[Python-checkins] r52292 - sandbox/trunk/import_in_py/importer.py

Brett Cannon brett at python.org
Sun Oct 15 19:53:35 CEST 2006


On 10/13/06, Nick Coghlan <ncoghlan at gmail.com> wrote:
>
> Brett Cannon wrote:
> > On 10/13/06, *Nick Coghlan* <ncoghlan at gmail.com
> > <mailto:ncoghlan at gmail.com>> wrote:
> >     Go with the generalization - there are existing application toolkits
> >     like PEAK
> >     that use lazy importing to avoid slowing startup to a crawl (by
> >     deferring the
> >     actual import until the first time someone attempts to access the
> >     module's
> >     namespace).
> >
> > Fine with me.  It might change semantics in some odd way, though, so it
> > might be a Py3K change.
>
> I may have misunderstood what you meant by generalise...

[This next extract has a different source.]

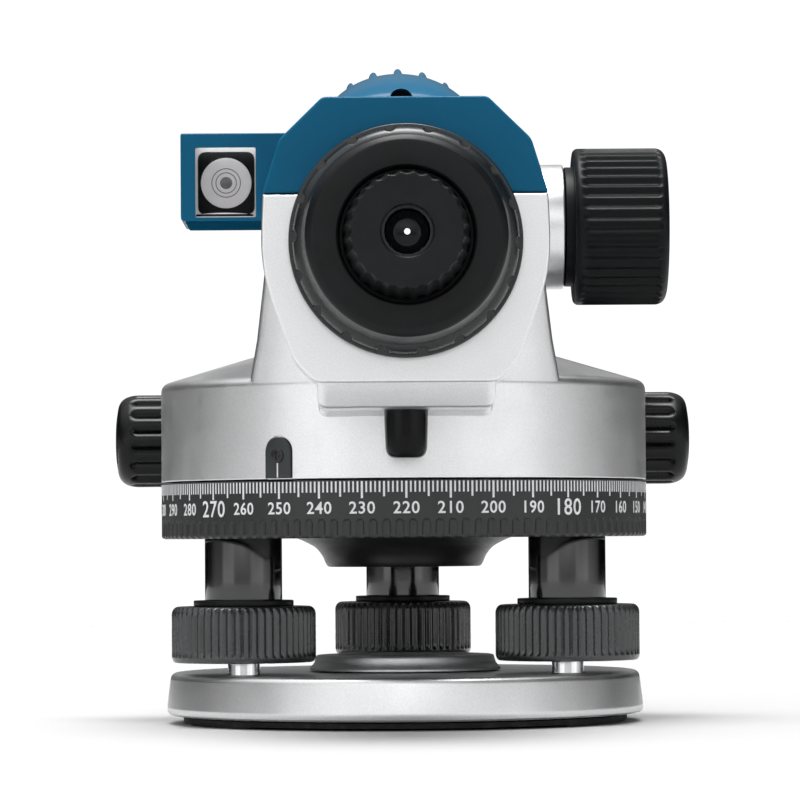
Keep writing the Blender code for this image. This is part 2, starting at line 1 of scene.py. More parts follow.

I don't think you did.  There is a design choice of keeping highly common
things in __import__, or generalizing it out so that it uses the basic
infrastructure more.  This includes whether __import__ should handle
checking sys.modules itself or if that should be left to a meta_path
importer.

I think the only contention here is how to handle adding modules to
sys.modules during an import.  Someone has to stash something into
sys.modules to prevent recursion on a circular import dependency.  I had
suggested letting __import__ do it and to then just pass in the module to
load_module to remove that level of boilerplate.  Jim didn't like that since
it would restrict loaders to standard module objects because any other
import statements in a circular dependency would then store a reference to
the module.

My thing is that if they need something else they can swap out the module
first thing upon execution and use what they want.  It's a very small amount
of boilerplate, but I definitely could see myself forgetting to do it.

Either way, the key is that the module put into sys.modules cannot change
from when it's added and the module is initialized.  Otherwise circular
imports would end up with a different module than others who import later.

ah well, I'll wait
> and see what you come up with - I like what I've seen on this branch so
> far :)


Thanks!  Glad that my ideas have seemed sane to other people beyond just me.

The API redesign for the py/pyc handler is done and I am just finishing the
tests (I have 49 for the module so far).  Once the tests are finished I will
check it in.  I like the result because I abstracted the algorithm for
handling choosing bytecode over source, regenerating bytecode, etc., to a
point that opaque objects are used so that it is easy to use whatever setup
you want while not having to touch the basic algorithm.